Business | Oil & Gas

Commodities tumble on Cyprus deal

News that Cyprus would have to tax depositors as part of the bailout plan sparked fears of a run on some banks in the region

  • By Christopher Johnson, Reuters
  • Published: 16:31 March 18, 2013
  • Gulf News

  • Image Credit: EPA
  • Pedestrians walk past a stock market indicator board in Tokyo, Japan, 18 March 2013. Japan's benchmark Nikkei 225 Stock Average lost 340.32 points, or 2.71 per cent, to close at 12,220.63 as worries about a Cyprus bailout package sparked fears of an escalation of the eurozone debt crisis.

London: Crude oil dropped more than $1 towards $108 a barrel on Monday as stock markets tumbled and the dollar strengthened after an unusual bank bailout proposal for Cyprus threatened to trigger fresh turmoil in the Eurozone.

News that Cyprus would have to tax depositors as part of the bailout plan sparked fears of a run on some banks in the region, driving down the euro and other riskier assets such as Asian shares and base metals.

However, a series of recent positive numbers from the world’s top oil consumer the United States and worries over supply disruption helped stem further losses in oil.

Brent futures fell $1.70 a barrel to a low of $108.12 a barrel before recovering a little to trade around $108.20 by 1030 GMT. US oil declined $1.10 to $92.35.

“The bailout conditions for Cyprus, specifically the unprecedented removal of funds from depositors’ accounts, is sending share and commodity prices lower,” said Tamas Varga, oil analyst at oil brokers PVM Oil Associates in London.

“This step is causing shivers throughout the financial world, and it has created the fear that a reaction in other peripheral Eurozone countries could hit the whole banking sector in Europe,” Varga added.

Carsten Fritsch, senior oil analyst at Commerzbank in Frankfurt, said the revival of worries over the health of the euro zone could force oil prices down further.

“Oil prices are still vulnerable,” Fritsch said. “Commodities are under pressure despite the fact that many of them did not benefit from the recent rally in stock markets.”

“In the short term, the pressure is likely to continue as further financial investors withdraw from the market.”

Oil markets will remain volatile for the next few days as investors watch for any spillover of the developments in Cyprus to other EU nations, analysts said.

In a radical departure from previous aid packages, euro zone finance ministers want Cyprus savers to forfeit a portion of their deposits in return for a €10 billion ($13 billion) bailout for the island, which has been financially crippled by its exposure to neighbouring Greece.

The parliament of Cyprus is to vote on Monday on whether depositors should forfeit part of their savings to fund the bailout, mainly needed to recapitalise banks.

The uncertainty surrounding the proposed bailout drove investors to the safety of gold, which rose above $1,600 an ounce for the first time in more than two weeks.

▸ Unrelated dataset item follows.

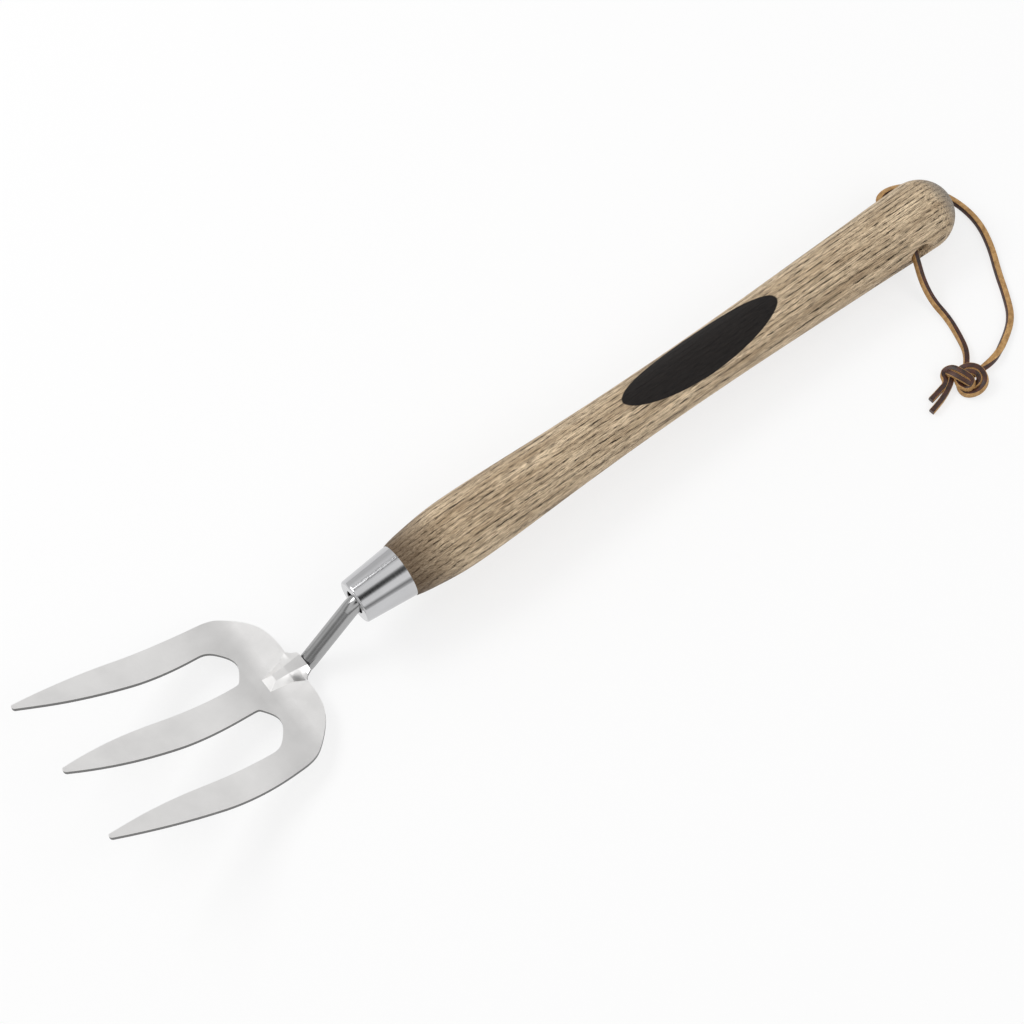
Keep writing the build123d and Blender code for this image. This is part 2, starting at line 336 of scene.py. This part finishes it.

The dollar index rose 0.5 percent on Monday. A stronger dollar tends to weigh on dollar-denominated commodities such as oil.

“It’s a Cyprus shock. The euro fell, and crude followed that lower,” said Ken Hasegawa, a commodity sales manager at Newedge in Tokyo. “We don’t know what’s going to happen, and it’s becoming an uncertain factor.”

Technical signals are mixed for Brent as it is not clear that a rebound from the March 13 low has completed, Reuters technical analyst Wang Tao said. U.S. oil may drop to $91 as it failed to break resistance at $93.72 for the second time. Further losses in oil were capped by expectations of a steady revival in demand growth from the United States.

US manufacturing output bounced back in February in the latest signal of strength in an economy that is showing clear momentum. Factory production increased 0.8 percent last month after falling 0.3 percent in January, the Federal Reserve said. The gain was broad based and double what economists had expected.

Worries of an escalation in a standoff between the West and Iran over Tehran’s disputed nuclear programme could also help ensure prices don’t fall much further. Concerns of supply disruption from the Middle East have kept Brent above $100 a barrel through most of 2012 and this year.